Die Galerie in Zürich vertritt erfrischende Positionen, die regelmässig in Museumsausstellungen Eingang finden. Tom Huber, einem 30-jährigen Zürcher, der mit leichtfüssig-ironischen Alltagsfotografien und Zeichnungen mit groteskem Twist auf sich aufmerksam gemacht hat, konnte Staubkohler ein Werk in eine einflussreiche US-Galerie vermitteln und zu einer Solo-Schau im Projektraum des Kunstmuseums Thun verhelfen.
Der ebenfalls 30-jährige Filip Schürmann wird mit skurrilen, an Art brut erinnernden Zeichungen im Herbst in einer Ausstellung im Kunsthaus Zürich vertreten sein.

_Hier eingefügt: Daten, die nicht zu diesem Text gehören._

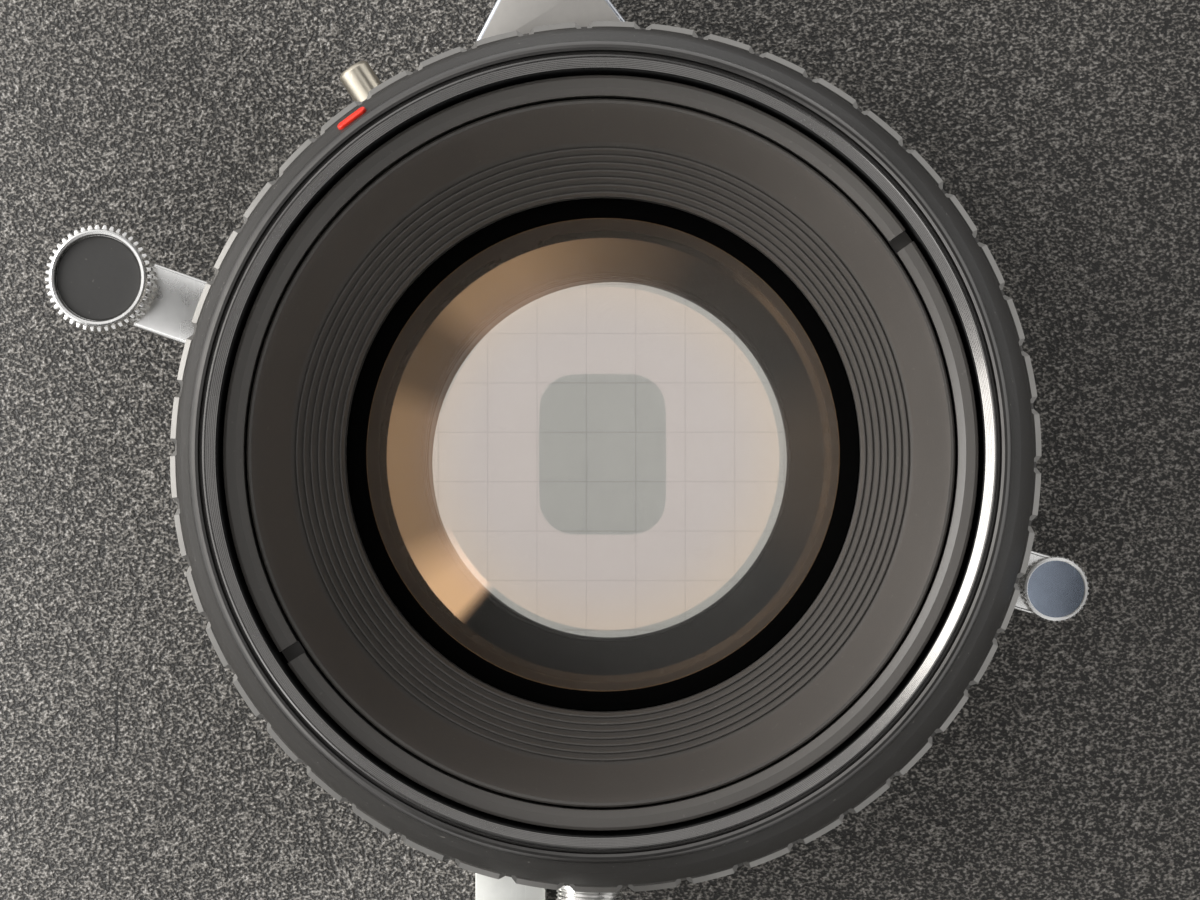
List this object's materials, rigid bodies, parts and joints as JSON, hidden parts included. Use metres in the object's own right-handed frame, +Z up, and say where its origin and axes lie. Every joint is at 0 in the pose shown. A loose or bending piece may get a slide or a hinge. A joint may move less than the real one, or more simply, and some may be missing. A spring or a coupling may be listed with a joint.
{
  "type": "view camera",
  "caption": "Large-format monorail view camera: a shuttered lens on a flat board, joined by pleated bellows to a ground-glass back, on a rail and tripod block.",
  "frame": {"origin": "centre of the underside of the tripod block", "axes": "+X to the right, the lens points along -Y, +Z up"},
  "size_m": [0.2526, 0.4506, 0.3059],
  "materials": {
    "black_aluminium": "satin black paint on aluminium",
    "black_anodised": "matte black anodising, fine turned surface",
    "crinkle_black": "black crinkle paint on aluminium sheet",
    "satin_aluminium": "satin anodised aluminium",
    "grey_aluminium": "satin grey metal",
    "pale_aluminium": "pale satin aluminium",
    "chrome": "polished chrome",
    "nickel": "worn nickel",
    "spring_steel": "spring steel",
    "blade_steel": "blackened thin steel",
    "knob_plastic": "black moulded plastic",
    "black_insert": "black disc",
    "coated_glass": "amber coated optical glass",
    "clear_glass": "optical glass",
    "ground_glass": "finely ground glass",
    "bellows_cloth": "black bellows cloth"
  },
  "bodies": {
    "base": {"tripod_block": "black_aluminium"},
    "rail": {"rail": "satin_aluminium", "rail_cap_front": "knob_plastic", "rail_cap_rear": "knob_plastic"},
    "rail_clamp_knob": {"rail_clamp_knob": "knob_plastic"},
    "front_carriage": {"front_carriage": "black_aluminium"},
    "front_focus_knob": {"front_focus_knob": "knob_plastic"},
    "front_turntable": {"front_turntable": "satin_aluminium"},
    "front_yoke": {"front_yoke": "black_aluminium"},
    "front_pivots": {"front_pivot_left": "satin_aluminium", "front_pivot_right": "satin_aluminium"},
    "front_tilt_knob_left": {"front_tilt_knob_left": "knob_plastic"},
    "front_tilt_knob_right": {"front_tilt_knob_right": "knob_plastic"},
    "front_frame": {"front_frame": "black_aluminium", "lens_board": "crinkle_black", "shutter_housing": "black_aluminium", "shutter_cover": "black_aluminium", "shutter_top_plate": "grey_aluminium", "sync_socket": "nickel", "cable_release_socket": "chrome", "front_barrel": "black_anodised", "front_baffle": "black_aluminium", "name_ring": "black_anodised", "front_glass": "coated_glass", "front_inner_glass": "clear_glass", "rear_barrel": "black_anodised", "rear_glass": "coated_glass", "retaining_ring": "black_aluminium"},
    "board_latch": {"board_latch": "spring_steel"},
    "speed_ring": {"speed_ring": "black_anodised"},
    "cocking_lever": {"cocking_lever": "chrome", "cocking_knob": "chrome", "cocking_knob_disc": "black_insert"},
    "release_lever": {"release_lever": "chrome", "release_knob": "chrome"},
    "aperture_ring": {"aperture_ring": "pale_aluminium"},
    "press_focus_slider": {"press_focus_slider": "chrome"},
    "rear_carriage": {"rear_carriage": "black_aluminium"},
    "rear_focus_knob": {"rear_focus_knob": "knob_plastic"},
    "rear_yoke": {"rear_turntable": "satin_aluminium", "rear_yoke": "black_aluminium"},
    "rear_tilt_knob_left": {"rear_tilt_knob_left": "knob_plastic"},
    "rear_tilt_knob_right": {"rear_tilt_knob_right": "knob_plastic"},
    "rear_frame": {"rear_frame": "black_aluminium", "bellows": "bellows_cloth", "bubble_level": "pale_aluminium"},
    "back_frame": {"back_frame": "black_aluminium", "ground_glass": "ground_glass"},
    "back_spring_left": {"back_spring_left": "spring_steel"},
    "back_spring_right": {"back_spring_right": "spring_steel"},
    "shutter_blade_1": {"shutter_blade_1": "blade_steel"},
    "shutter_blade_2": {"shutter_blade_2": "blade_steel"},
    "shutter_blade_3": {"shutter_blade_3": "blade_steel"},
    "shutter_blade_4": {"shutter_blade_4": "blade_steel"},
    "shutter_blade_5": {"shutter_blade_5": "blade_steel"},
    "iris_blade_1": {"iris_blade_1": "blade_steel"},
    "iris_blade_2": {"iris_blade_2": "blade_steel"},
    "iris_blade_3": {"iris_blade_3": "blade_steel"},
    "iris_blade_4": {"iris_blade_4": "blade_steel"},
    "iris_blade_5": {"iris_blade_5": "blade_steel"}
  },
  "joints": [
    {"name": "rail_slide", "type": "slide", "parent": "base", "child": "rail", "axis": [0, 1, 0], "range_m": [-0.04, 0.04]},
    {"name": "rail_clamp_turn", "type": "hinge", "parent": "base", "child": "rail_clamp_knob", "pos_m": [0.0343, 0, 0.01815], "axis": [1, 0, 0], "range_deg": [-120, 120]},
    {"name": "front_focus", "type": "slide", "parent": "rail", "child": "front_carriage", "axis": [0, 1, 0], "range_m": [-0.035, 0.035], "deforming": ["bellows"]},
    {"name": "front_focus_knob_turn", "type": "hinge", "parent": "front_carriage", "child": "front_focus_knob", "pos_m": [0.0363, -0.112, 0.0438], "axis": [1, 0, 0], "range_deg": [-340, 340]},
    {"name": "front_swing", "type": "hinge", "parent": "front_carriage", "child": "front_turntable", "pos_m": [0, -0.112, 0.0623], "axis": [0, 0, 1], "range_deg": [-15, 15], "deforming": ["bellows"]},
    {"name": "front_shift", "type": "slide", "parent": "front_turntable", "child": "front_yoke", "axis": [1, 0, 0], "range_m": [-0.02, 0.02], "deforming": ["bellows"]},
    {"name": "front_rise", "type": "slide", "parent": "front_yoke", "child": "front_pivots", "axis": [0, 0, 1], "range_m": [-0.02, 0.02], "deforming": ["bellows"]},
    {"name": "front_tilt", "type": "hinge", "parent": "front_pivots", "child": "front_frame", "pos_m": [0, -0.112, 0.2016], "axis": [1, 0, 0], "range_deg": [-15, 15], "deforming": ["bellows"]},
    {"name": "front_tilt_knob_left_turn", "type": "hinge", "parent": "front_pivots", "child": "front_tilt_knob_left", "pos_m": [-0.1193, -0.112, 0.2016], "axis": [1, 0, 0], "range_deg": [-120, 120]},
    {"name": "front_tilt_knob_right_turn", "type": "hinge", "parent": "front_pivots", "child": "front_tilt_knob_right", "pos_m": [0.1193, -0.112, 0.2016], "axis": [1, 0, 0], "range_deg": [-120, 120]},
    {"name": "board_latch_slide", "type": "slide", "parent": "front_frame", "child": "board_latch", "axis": [0, 0, 1], "range_m": [0, 0.006]},
    {"name": "speed_ring_turn", "type": "hinge", "parent": "front_frame", "child": "speed_ring", "pos_m": [0, -0.142, 0.2016], "axis": [0, -1, 0], "range_deg": [-70, 70]},
    {"name": "cocking_lever_swing", "type": "hinge", "parent": "front_frame", "child": "cocking_lever", "pos_m": [-0.03773, -0.1357, 0.21489], "axis": [0, 1, 0], "range_deg": [0, 35]},
    {"name": "release_lever_swing", "type": "hinge", "parent": "front_frame", "child": "release_lever", "pos_m": [0.03837, -0.1357, 0.19031], "axis": [0, 1, 0], "range_deg": [0, 15], "stiffness_Nm_per_rad": 0.02, "springref_deg": -17.19},
    {"name": "aperture_ring_turn", "type": "hinge", "parent": "front_frame", "child": "aperture_ring", "pos_m": [0, -0.1238, 0.2016], "axis": [0, 1, 0], "range_deg": [0, 40]},
    {"name": "iris_blade_1_swing", "type": "hinge", "parent": "front_frame", "child": "iris_blade_1", "pos_m": [0.038, -0.1255, 0.2016], "axis": [0, -1, 0], "range_deg": [0, 30.5]},
    {"name": "shutter_blade_1_swing", "type": "hinge", "parent": "front_frame", "child": "shutter_blade_1", "pos_m": [0.038, -0.129, 0.2016], "axis": [0, -1, 0], "range_deg": [0, 37]},
    {"name": "iris_blade_2_swing", "type": "hinge", "parent": "front_frame", "child": "iris_blade_2", "pos_m": [0.01174, -0.1262, 0.23774], "axis": [0, -1, 0], "range_deg": [0, 30.5]},
    {"name": "shutter_blade_2_swing", "type": "hinge", "parent": "front_frame", "child": "shutter_blade_2", "pos_m": [0.01174, -0.1297, 0.23774], "axis": [0, -1, 0], "range_deg": [0, 37.2]},
    {"name": "iris_blade_3_swing", "type": "hinge", "parent": "front_frame", "child": "iris_blade_3", "pos_m": [-0.03074, -0.1269, 0.22394], "axis": [0, -1, 0], "range_deg": [0, 30.5]},
    {"name": "shutter_blade_3_swing", "type": "hinge", "parent": "front_frame", "child": "shutter_blade_3", "pos_m": [-0.03074, -0.1304, 0.22394], "axis": [0, -1, 0], "range_deg": [0, 37.2]},
    {"name": "iris_blade_4_swing", "type": "hinge", "parent": "front_frame", "child": "iris_blade_4", "pos_m": [-0.03074, -0.1276, 0.17926], "axis": [0, -1, 0], "range_deg": [0, 30.5]},
    {"name": "shutter_blade_4_swing", "type": "hinge", "parent": "front_frame", "child": "shutter_blade_4", "pos_m": [-0.03074, -0.1311, 0.17926], "axis": [0, -1, 0], "range_deg": [0, 37.2]},
    {"name": "iris_blade_5_swing", "type": "hinge", "parent": "front_frame", "child": "iris_blade_5", "pos_m": [0.01174, -0.1283, 0.16546], "axis": [0, -1, 0], "range_deg": [0, 30.5]},
    {"name": "shutter_blade_5_swing", "type": "hinge", "parent": "front_frame", "child": "shutter_blade_5", "pos_m": [0.01174, -0.1318, 0.16546], "axis": [0, -1, 0], "range_deg": [0, 37.2]},
    {"name": "press_focus_slide", "type": "slide", "parent": "front_frame", "child": "press_focus_slider", "axis": [1, 0, 0], "range_m": [0, 0.0038]},
    {"name": "rear_focus", "type": "slide", "parent": "rail", "child": "rear_carriage", "axis": [0, 1, 0], "range_m": [-0.035, 0.035], "deforming": ["bellows"]},
    {"name": "rear_focus_knob_turn", "type": "hinge", "parent": "rear_carriage", "child": "rear_focus_knob", "pos_m": [0.0363, 0.163, 0.0438], "axis": [1, 0, 0], "range_deg": [-340, 340]},
    {"name": "rear_swing", "type": "hinge", "parent": "rear_carriage", "child": "rear_yoke", "pos_m": [0, 0.163, 0.0623], "axis": [0, 0, 1], "range_deg": [-15, 15], "deforming": ["bellows"]},
    {"name": "rear_tilt", "type": "hinge", "parent": "rear_yoke", "child": "rear_frame", "pos_m": [0, 0.163, 0.2016], "axis": [1, 0, 0], "range_deg": [-15, 15], "deforming": ["bellows"]},
    {"name": "rear_tilt_knob_left_turn", "type": "hinge", "parent": "rear_yoke", "child": "rear_tilt_knob_left", "pos_m": [-0.1193, 0.163, 0.2016], "axis": [1, 0, 0], "range_deg": [-120, 120]},
    {"name": "rear_tilt_knob_right_turn", "type": "hinge", "parent": "rear_yoke", "child": "rear_tilt_knob_right", "pos_m": [0.1193, 0.163, 0.2016], "axis": [1, 0, 0], "range_deg": [-120, 120]},
    {"name": "back_open", "type": "slide", "parent": "rear_frame", "child": "back_frame", "axis": [0, 1, 0], "range_m": [0, 0.012], "stiffness_N_per_m": 500, "springref_m": -0.01},
    {"name": "back_spring_left_bend", "type": "hinge", "parent": "rear_frame", "child": "back_spring_left", "pos_m": [-0.085, 0.1723, 0.2716], "axis": [1, 0, 0], "range_deg": [0, 7.5]},
    {"name": "back_spring_right_bend", "type": "hinge", "parent": "rear_frame", "child": "back_spring_right", "pos_m": [0.085, 0.1723, 0.2716], "axis": [1, 0, 0], "range_deg": [0, 7.5]}
  ],
  "couplings": [
    {"joint": "iris_blade_1_swing", "follows": "aperture_ring_turn", "ratio": 0.75},
    {"joint": "iris_blade_2_swing", "follows": "aperture_ring_turn", "ratio": 0.75},
    {"joint": "shutter_blade_2_swing", "follows": "shutter_blade_1_swing", "ratio": 1},
    {"joint": "iris_blade_3_swing", "follows": "aperture_ring_turn", "ratio": 0.75},
    {"joint": "shutter_blade_3_swing", "follows": "shutter_blade_1_swing", "ratio": 1},
    {"joint": "iris_blade_4_swing", "follows": "aperture_ring_turn", "ratio": 0.75},
    {"joint": "shutter_blade_4_swing", "follows": "shutter_blade_1_swing", "ratio": 1},
    {"joint": "iris_blade_5_swing", "follows": "aperture_ring_turn", "ratio": 0.75},
    {"joint": "shutter_blade_5_swing", "follows": "shutter_blade_1_swing", "ratio": 1},
    {"joint": "press_focus_slide", "follows": "shutter_blade_1_swing", "m_per_rad": 0.0058689},
    {"joint": "back_spring_left_bend", "follows": "back_open", "rad_per_m": 10.4},
    {"joint": "back_spring_right_bend", "follows": "back_open", "rad_per_m": 10.4},
    {"joint": "front_focus_knob_turn", "follows": "front_focus", "rad_per_m": 166.67},
    {"joint": "rear_focus_knob_turn", "follows": "rear_focus", "rad_per_m": 166.67}
  ]
}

Marianne Engel beteiligte sich mit ihren zwischen Bedrohung und Verzauberung oszillierenden Naturfotografien an einer Ausstellung im Fotomuseum Winterthur.

Bei Staubkohler wird Ende August mit Tatjana Gerhard eine interessante Position junger Malerei ausgestellt: Die 32-jährige Zürcherin malt isolierte Kinderfiguren in märchenhafter Ausgesetztheit. Plastikfolie als Bildträger betont die fragile Wirkung. «Wir suchen Künstler, die in ihrem Gebiet Grenzen verschieben», sagt Staub. «Durch sie erfährt man eine neue Art zu sehen.»

Dass die Preise relativ niedrig sind – zwischen 500 und 5000 Franken –, hat den Effekt, dass auch Künstler und Kuratoren Werke kaufen können und nicht nur gut betuchte Sammler. Das nützt nebenbei auch dem kulturellen Kapital – sprich: Einfluss – der Galerie.